8. What is the role of agricultural innovation for the achievement of the SDGs?

From ending poverty and hunger to responding to climate change and sustaining our natural resources, food and agriculture lies at the heart of the 2030 Agenda. Both the SDGs and FAO's strategic framework are geared towards tackling the root causes of poverty and hunger, building a fairer society and leaving no one behind.

Research and innovation are key drivers of the SDGs. Agricultural innovation is key to fulfilling SDG 2 (End hunger, achieve food security and improved nutrition and promote sustainable agriculture) as well as SDG 12 (Ensure sustainable consumption and production patterns).

9. Who will participate in the symposium?

9. Who will participate in the symposium?

Participants in the symposium will be representatives of governments, United Nations (UN) bodies and specialized agencies, intergovernmental organizations and of non-state actors. This last group includes the representatives of civil society organizations; private sector entities (including philanthropic foundations); academia and research institutions; and producer organizations and cooperatives.

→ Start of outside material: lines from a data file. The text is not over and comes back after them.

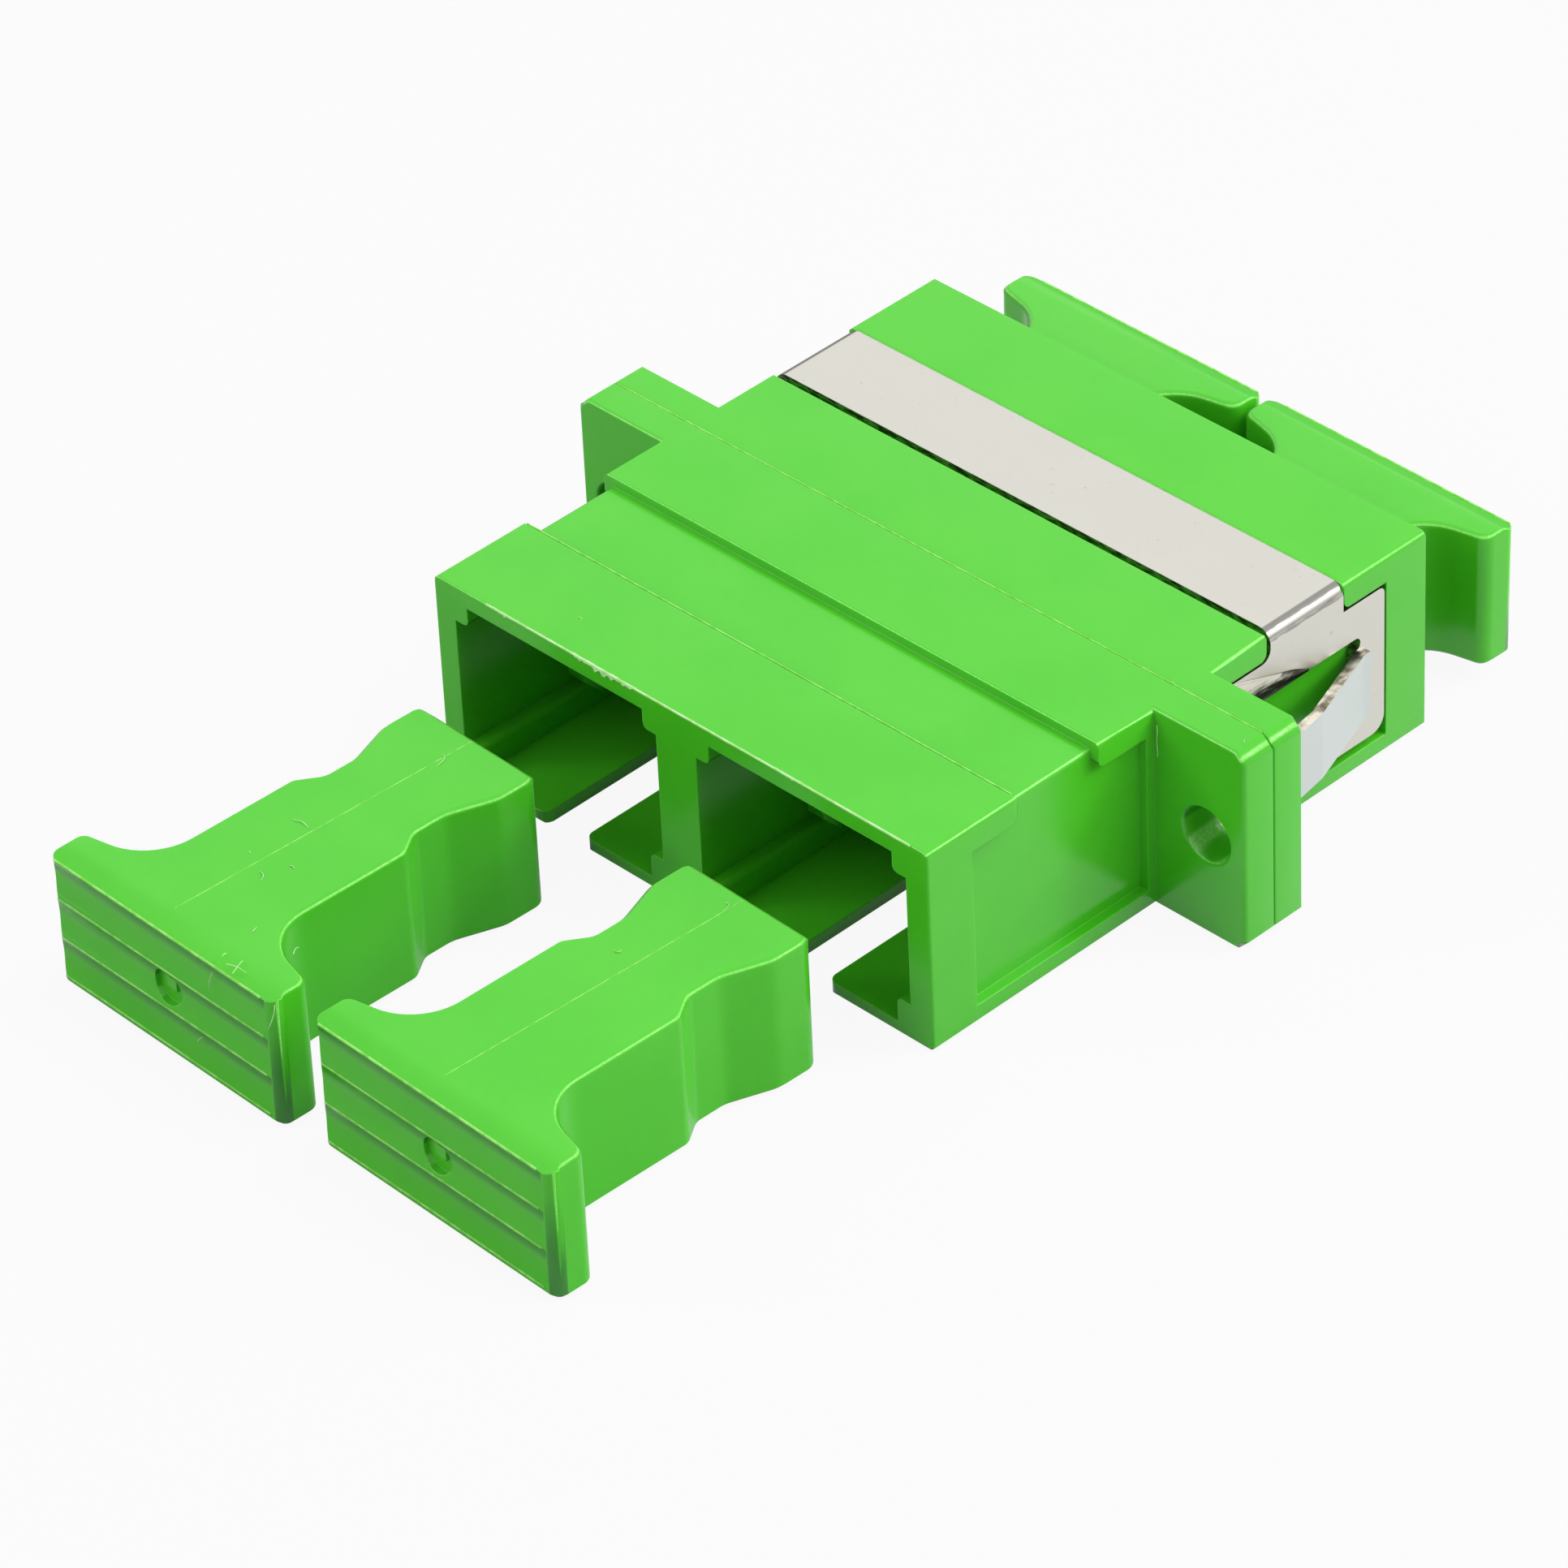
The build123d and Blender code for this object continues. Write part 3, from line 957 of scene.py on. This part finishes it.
@dataclass
class DustCap:
    """A dust cap, with painted highlight lines on its ridges and, on the front ones, its parting lines and lint.

    Attributes:
        nodes: The solids of the frame, by name.
        finishes: The materials.
        row: Its row.
        column: Its port.
        place: Where the end of its head is.
        turn: Its turn about the upright axis, in degrees.
        tilt: Its turn about the level axis, in degrees.
        threads: Lint in the cap's own frame, as runs of five points.
        lint_thickness: Its thickness.
        half_height: Half its height.
        ridge_depth: Distance of the scallops' ridges from the end of the head.
        ridge_levels: Heights of the ridges.
        ridge_span: Where the ridges start and end.
        ridge_thickness: Thickness of the lines on them.
        slack: How far a ridge may be from its own level and depth.
        ridge_least: Least length of a piece of a ridge.
        parting_start: Where the parting line starts, from the end of the head.
        parting_end: Where it ends.
        parting_side: How far beside the middle it ends.
        parting_drift: How far it runs sideways.
        parting_thickness: Its thickness.
    """

    nodes: dict
    finishes: Finishes
    row: Row
    column: Column
    place: Point
    turn: float
    tilt: float = 0.0
    threads: Threads = ()
    lint_thickness: float = 0.032
    half_height: float = 3.015
    ridge_depth: float = 15.55
    ridge_levels: tuple[float, ...] = (2.71, 0.93, -0.85, -2.63)
    ridge_span: tuple[float, float] = (-5.98, 5.6)
    ridge_thickness: float = 0.11
    slack: float = 0.02
    ridge_least: float = 0.4
    parting_start: float = 0.42
    parting_end: float = 14.55
    parting_side: float = -0.28
    parting_drift: float = 0.22
    parting_thickness: float = 0.045

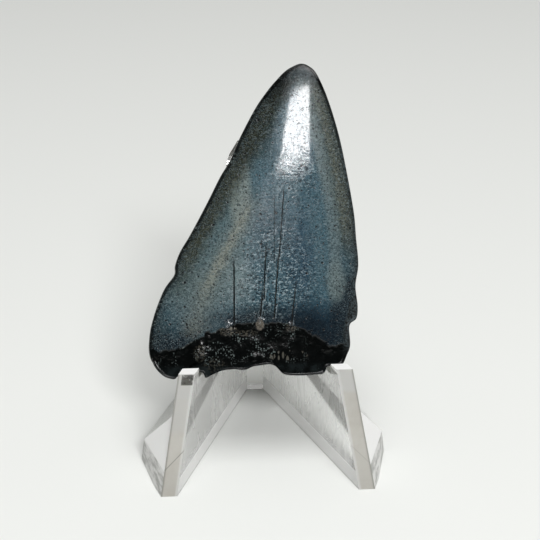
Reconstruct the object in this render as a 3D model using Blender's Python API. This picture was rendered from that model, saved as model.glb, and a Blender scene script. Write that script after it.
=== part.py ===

Representatives of governments, UN bodies and specialized agencies and intergovernmental organizations will be formally invited by FAO. Representatives of non-state actors interested in attending the symposium, can express their interest in participating through an open call that will be published on the FAO website.

Experts and key stakeholders will be invited to make presentations and to participate in panel discussions. Overall, about 400-500 participants are expected.